Harar, le 6 mai 1883
Mes chers amis,
Isabelle a bien tort de ne pas se marier si quelqu’un de sérieux et d’instruit se présente, quelqu’un avec un avenir. La vie est comme cela, et la solitude est une mauvaise chose ici bas. Pour moi, je regrette de ne pas être marié et avoir une famille. Mais, à présent, je suis condamné à errer, attaché à une entreprise lointaine, et tous les jours je perds le goût pour le climat et les manières de vivre et même la langue de l’Europe. Hélas ! à quoi servent ces allées et venues, et ces fatigues et ces aventures chez des races étranges, et ces langues dont on se remplit la mémoire, et ces peines sans nom, si je ne dois pas un jour, après quelques années, pouvoir me reposer dans un endroit qui me plaise à peu près et trouver une famille, et avoir au moins un fils que je passe le reste de ma vie à élever à mon idée, à orner et à armer de l’instruction la plus complète qu’on puisse atteindre à cette époque, et que je voie devenir un ingénieur renommé, un homme puissant et riche par la science ? Mais qui sait combien peuvent durer mes jours dans ces montagnes-ci ? Et je puis disparaître, au milieu de ces peuplades, sans que la nouvelle en ressorte jamais.

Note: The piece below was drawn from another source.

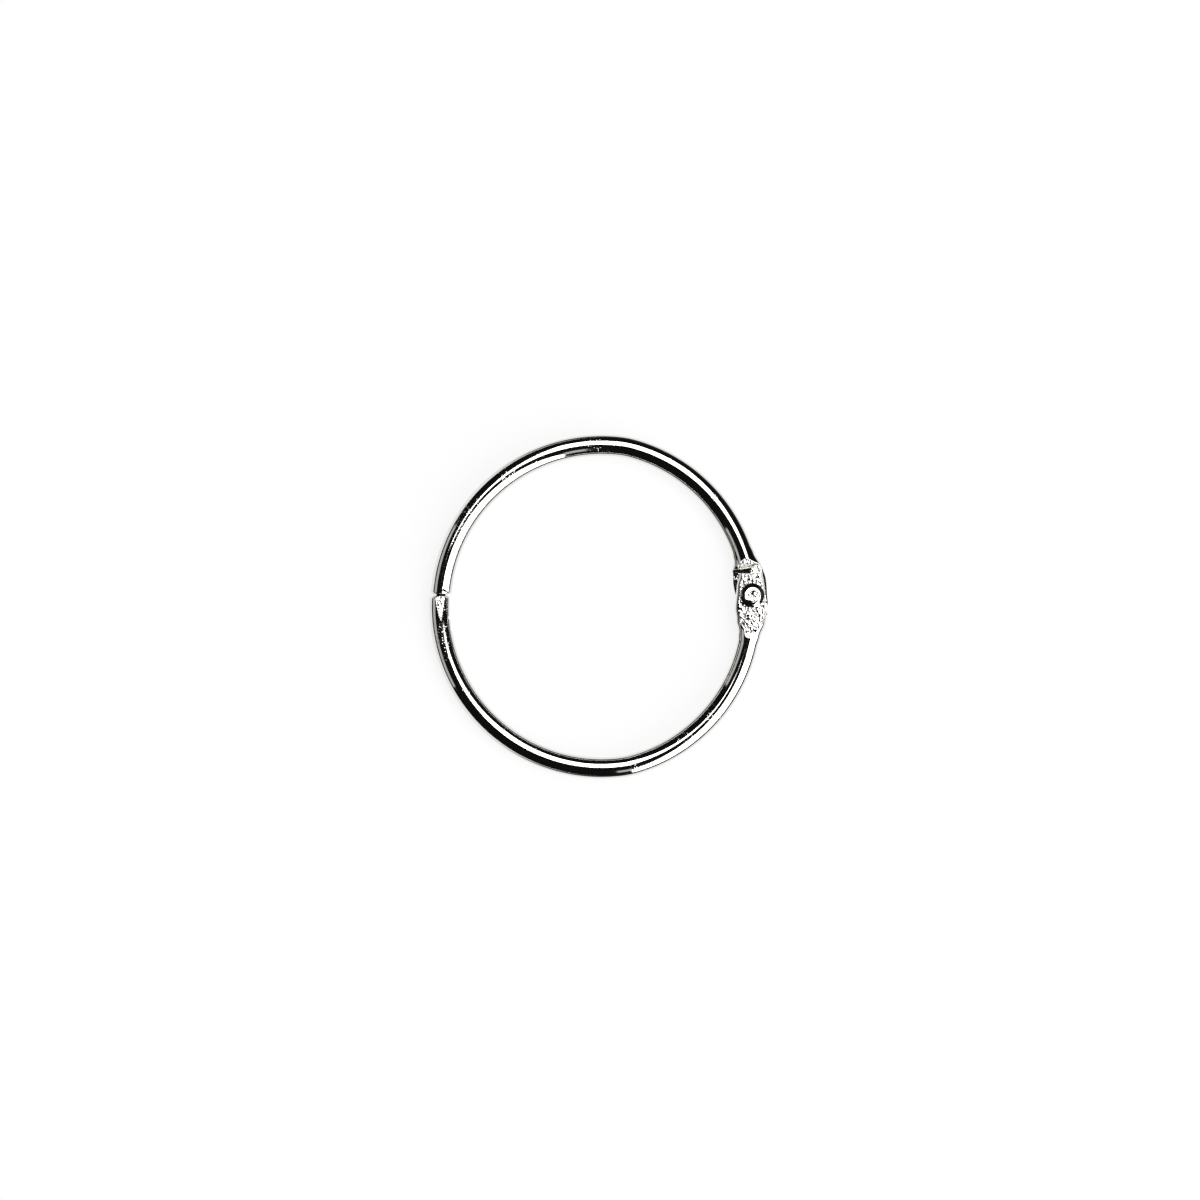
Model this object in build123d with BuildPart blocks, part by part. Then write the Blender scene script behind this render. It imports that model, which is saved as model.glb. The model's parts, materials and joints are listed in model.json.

Vous me parlez des nouvelles politiques. Si vous saviez comme ça m’est indifférent ! Plus de deux ans que je n’ai pas touché un journal. Tous ces débats me sont incompréhensibles, à présent. Comme les musulmans, je sais que ce qui arrive arrive, et c’est tout.
La seule chose qui m’intéresse, sont les nouvelles de la maison et je suis toujours heureux à me reposer sur le tableau de votre travail pastoral. C’est dommage qu’il fasse si froid et lugubre chez vous, en hiver ! Mais vous êtes au printemps, à présent, et votre climat, à ce temps-ci, correspond avec celui que j’ai ici, au Harar, à présent.
Ces photographies me représentent, l’une, debout sur une terrasse de la maison, l’autre, debout dans un jardin de café ; une autre, les bras croisés dans un jardin de bananes. Tout cela est devenu blanc, à cause des mauvaises eaux qui me servent à laver. Mais je vais faire de meilleur travail dans la suite. Ceci est seulement pour rappeler ma figure, et vous donner une idée des paysages d’ici.
Au revoir,
Rimbaud.
Maison Mazeran, Viannay et Bardey,
Aden.
Arthur Rimbaud, La Pléiade, (p.364/365)
En cherchant un poème de Rimbaud pour ce dimanche, je suis tombée sur cette lettre très émouvante de Rimbaud à sa mère et à sa sœur Isabelle. Il est alors en difficulté avec la maison qui l’emploie à Aden pour le commerce du café en particulier et avec laquelle il vient cependant de renouveler son contrat pour une période de trois ans encore bien que persuadé que l’établissement fermera bientôt, les bénéfices ne couvrant pas les frais. C’est une des rares lettres où il se laisse aller à faire quelques confidences un peu intimes.